A manufacturer of compact fluorescent light bulbs advertises that the distribution of the lifespans of these light bulbs is nearly normal with a mean of 9,000 hours and a standard deviation of 1,000 hours.
Z.10500 <- (10500 - 9000) / 1000
Z.10500
## [1] 1.5
1 - pnorm(Z.10500)
## [1] 0.0668072
About 6.7%, with 10,500 hours about 1.5 standard deviations above the mean.

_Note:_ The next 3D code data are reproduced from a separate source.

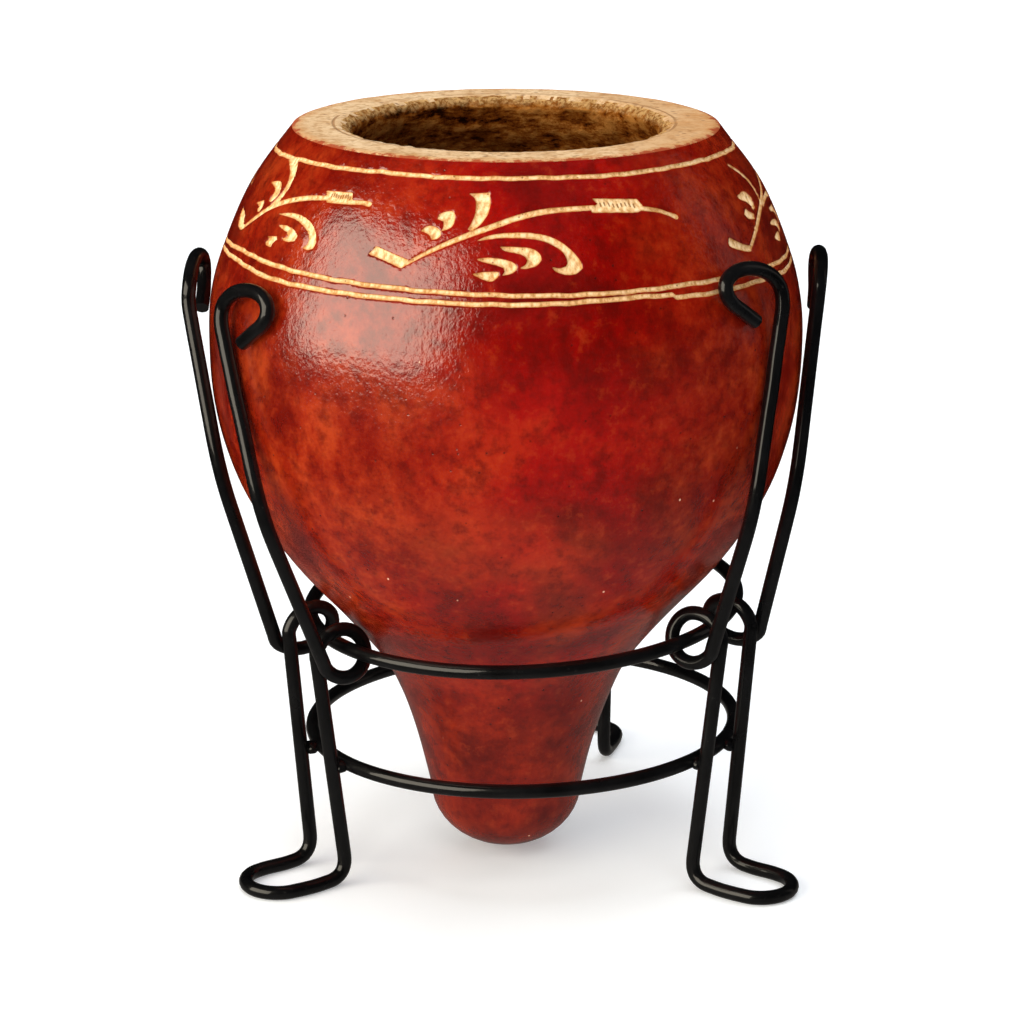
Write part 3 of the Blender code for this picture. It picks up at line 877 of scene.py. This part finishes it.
# %% Sawn rim
def rim_finish():
    rim = Finish("sawn_rim")
    soft = rim.noise(75, 4, 0.6)
    wood = rim.ramp(soft, (0.3, (0.50, 0.31, 0.15)), (0.5, (0.64, 0.44, 0.25)),
                    (0.72, (0.70, 0.53, 0.33)))
    grain = rim.noise(900, 3, 0.65)
    wood = rim.mix(rim.range(grain, 0.52, 0.36, 0, 0.7), wood, (0.36, 0.18, 0.06))
    dirt = rim.noise(210, 5, 0.7)
    wood = rim.mix(rim.range(dirt, 0.54, 0.68, 0, 0.6), wood, (0.42, 0.22, 0.08))
    warm = rim.plus(rim.along("X"), rim.times(dirt, 0.04))
    wood = rim.mix(rim.range(warm, 0.030, 0.052, 0, 0.65), wood, (0.47, 0.22, 0.07))
    specked = rim.spots(560.0, 0.28, 0.14, (160, 2, 0.44, 0.52),
                        at=rim.stretched(1.0, 1.6, 1.0))
    wood = rim.mix(rim.times(specked, 0.8), wood, (0.14, 0.055, 0.02))
    outer = rim.plus(rim.off_axis(), rim.wobble(rim.noise(420, 6, 0.75), 0.0060))
    wood = rim.mix(rim.range(outer, 0.0298, 0.0312, 0, 0.5), wood, (0.48, 0.21, 0.06))
    wood = rim.mix(rim.range(outer, 0.0314, 0.0319, 0, 0.9), wood, (0.30, 0.035, 0.006))
    scratch = rim.maths("ABSOLUTE", rim.minus(rim.off_axis(-0.2, 0.55), 0.02585))
    faint = rim.range(rim.noise(110, 2), 0.40, 0.52)
    scratched = rim.times(rim.range(scratch, 0.00026, 0.00010), faint)
    wood = rim.mix(rim.times(scratched, 0.75), wood, (0.30, 0.14, 0.05))
    relief = rim.bump(grain, 0.00022, 0.6)
    relief = rim.bump(rim.minus(1.0, scratched), 0.0002, 0.8, over=relief)
    return rim.set(Base_Color=wood, Roughness=rim.range(soft, 0.3, 0.7, 0.7, 0.85), Normal=relief,
                   Specular_IOR_Level=0.25)


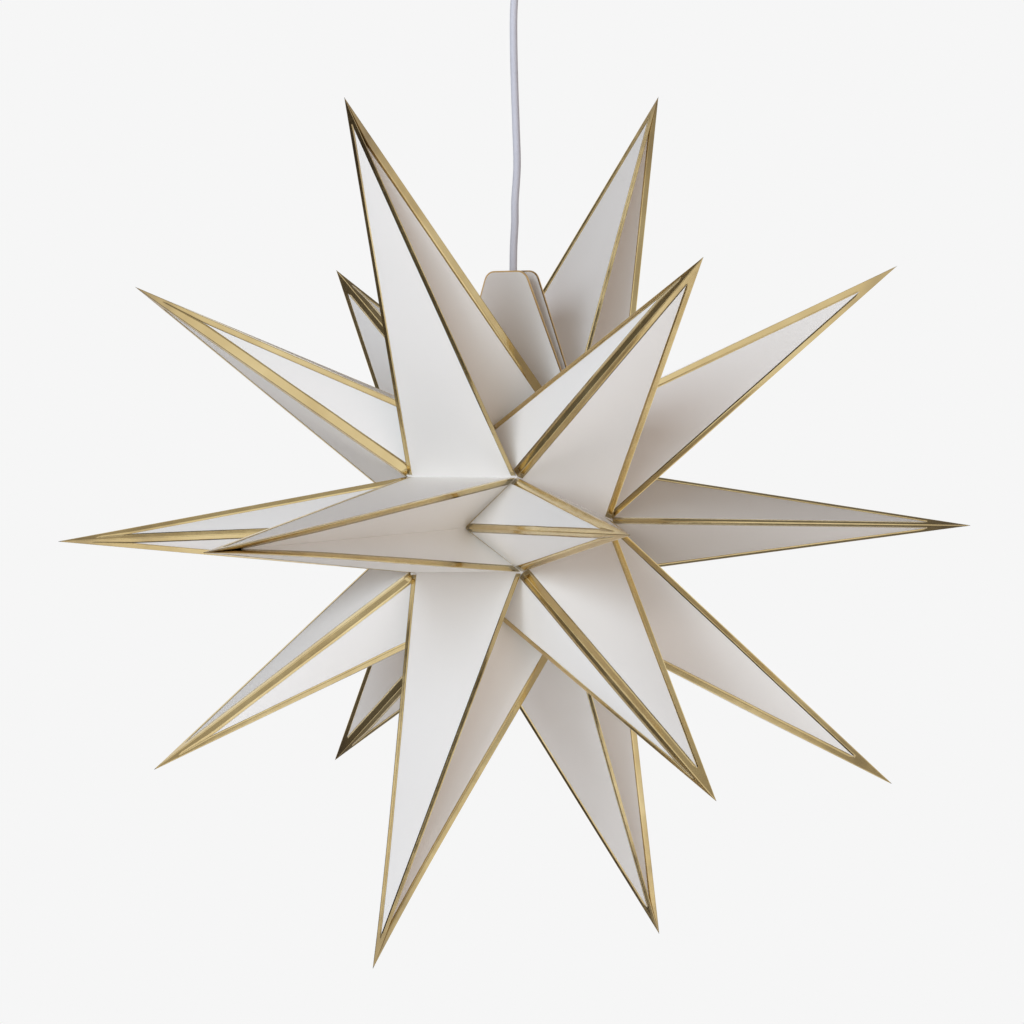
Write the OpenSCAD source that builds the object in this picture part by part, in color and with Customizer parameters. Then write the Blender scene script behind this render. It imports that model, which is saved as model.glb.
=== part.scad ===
// Folding paper star on its lamp cord, hung from a small ceiling fitting.
// The star opens like a book about a level axis that runs along X. Six folded
// card leaves stand round that axis, three points on each, and two cover boards
// close the ring at the top with the cord between them.
// Origin: middle of the ceiling bar's top face, on the ceiling. +Z is up.

/* [Star] */
// Reach of the tall points from the star's axis
point_reach = 300; // [260:1:330]
// Reach of the side points from the axis
side_reach = 180; // [160:1:200]
// Distance of the side points' tips from the middle, along the axis
side_out = 210; // [190:1:230]
// Distance from the ceiling down to the star's axis
hang_drop = 370; // [370:1:390]
// Opening between the two covers, in degrees
seam_open = 4.6; // [4.5:0.1:5.5]

/* [Folds] */
// Reach of the glued folds between two leaves
fold_reach = 59.5; // [57:0.5:62]
// Half the length of a glued fold, along the axis
fold_out = 40; // [36:0.5:44]
// Distance of the poles, where all leaves meet, from the middle
pole_out = 73.5; // [70:0.5:80]
// Reach of the notch where a side point's ridge runs into the tall point
notch_reach = 66; // [64:0.5:72]
// Distance of that notch from the middle, along the axis
notch_out = 10.5; // [8:0.5:14]

/* [Card and foil] */
// Thickness of the folded card
card_t = 0.5; // [0.4:0.05:0.8]
// Width of the gold band on each side of a ridge
band_w = 4.3; // [3:0.1:5.5]
// Thickness of the gold foil
foil_t = 0.12; // [0.1:0.02:0.2]
// White corner left between the foil's end and the fold
band_gap = 1.4; // [1:0.1:2.5]

/* [Covers] */
// Height of the covers' top edge over the axis
cover_top = 151; // [145:1:160]
// Half the width of the covers at the top edge
cover_top_half = 14.3; // [13:0.1:16]
// Radius of the covers' top corners
cover_corner_r = 8; // [5:0.5:9]
// Thickness of the cover boards
cover_t = 0.8; // [0.6:0.05:0.9]
// Width of the gold edging round a cover
cover_edge_w = 0.9; // [0.6:0.1:1.5]
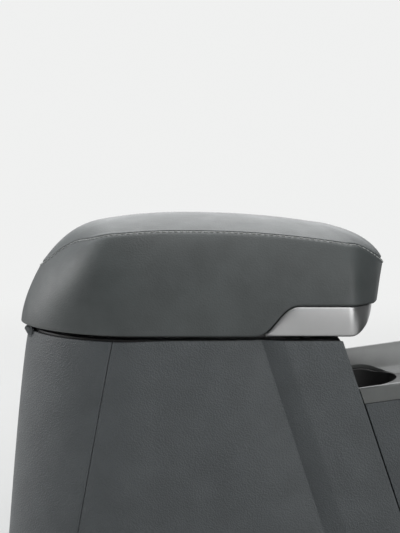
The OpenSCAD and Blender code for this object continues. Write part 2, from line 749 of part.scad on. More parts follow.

We should expect the mean lifespan of 15 light bulbs to be centered on the population mean of 9000, with a wide spread due to the low sample size. Since the population is nearly normal, the sample distribution should be normal too despite the low sample size.
SE <- 1000 / sqrt(15)
Z.10500 <- (10500 - 9000) / SE
Z.10500
## [1] 5.809475
1 - pnorm(Z.10500)
## [1] 3.133452e-09
The probability is very close to 0.
avg <- rep(0,15)
for (i in 1:15){
avg[i] <- mean(rnorm(15, 9000, 1000))
}
hist(avg,breaks = 5, xlim = c(6000,12000), probability = TRUE)
x <- 5000:13000
y <- dnorm(x = x, 9000, 1000)
lines(x = x, y = y, ylab='', lwd=2, col='blue')
We could not estimate (a) and (c) without a nearly normal population distribution. We also could not estimate (c) since the sample size is not sufficient to yield a nearly normal sampling distribution if the population distribution is not nearly normal.
Suppose you conduct a hypothesis test based on a sample where the sample size is n = 50, and arrive at a p-value of 0.08. You then refer back to your notes and discover that you made a careless mistake, the sample size should have been n = 500. Will your p-value increase, decrease, or stay the same? Explain.
The square root of 500 is approximately 3 times the square root of 50. Therefore, the z score should decrease by 1/3 with the larger size, as this figure is in the denominator. When the z score decreases, the p score increases, as the probability that we would get a z statistic of that value is sufficiently large if the null hypothesis is true.